5. Commercial, digital cash is growing

Clear alternatives to CBDC are emerging

The cash leg has been a persistent challenge to institutional DLT adoption - what form of digital cash to use? While CBDC is the preferred strategic form of cash for the majority at 42% the market is no longer waiting for CBDCs as the use of other forms of digital cash starts to take hold.

Strong evidence of using stablecoins for commercial cash is growing with the percentage of respondents using this form of cash in 2025 advancing 73% from 2023.

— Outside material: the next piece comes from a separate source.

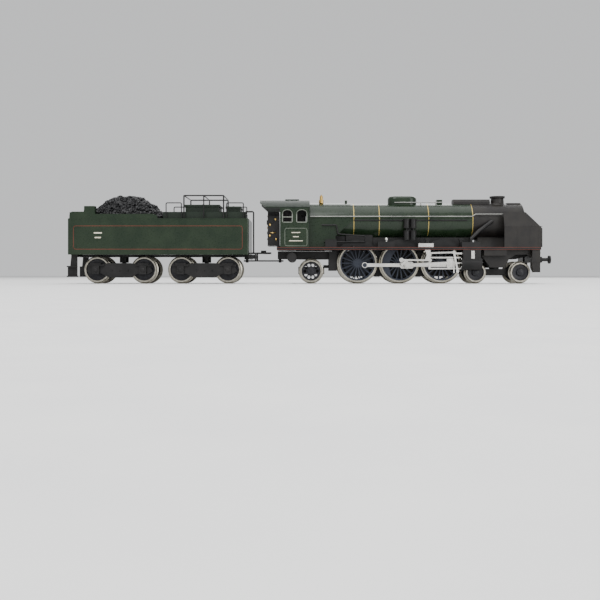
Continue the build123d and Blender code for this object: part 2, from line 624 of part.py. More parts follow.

However, the most notable transformation over the past year in a non-CBDC context is the growth of tokenization. 21% are now using tokenized payment systems that connect to RTGS a 110% increase from 2024. But, it is tokenized money market funds that standout the most - up by 400% since 2024.

Tokenization delivers much-needed functionality, in a practical sense. But it also leaves a fundamental question unanswered: is fully digital cash needed or can traditional cash be used as efficiently, even if it needs to be on- and off-ramped?

This may represent another evolutionary point in time, where the markets are using what’s available to complete transactions today. It could also be a path of least resistance, leveraging existing control frameworks and tested connections to RTGS.

Either way, the real-time-ness of transactions remains limited by the use of off-chain components. Until a truly digital cash alternative is available, we cannot take that final leap to realize the true value of fully programmable transactions and smart contracts.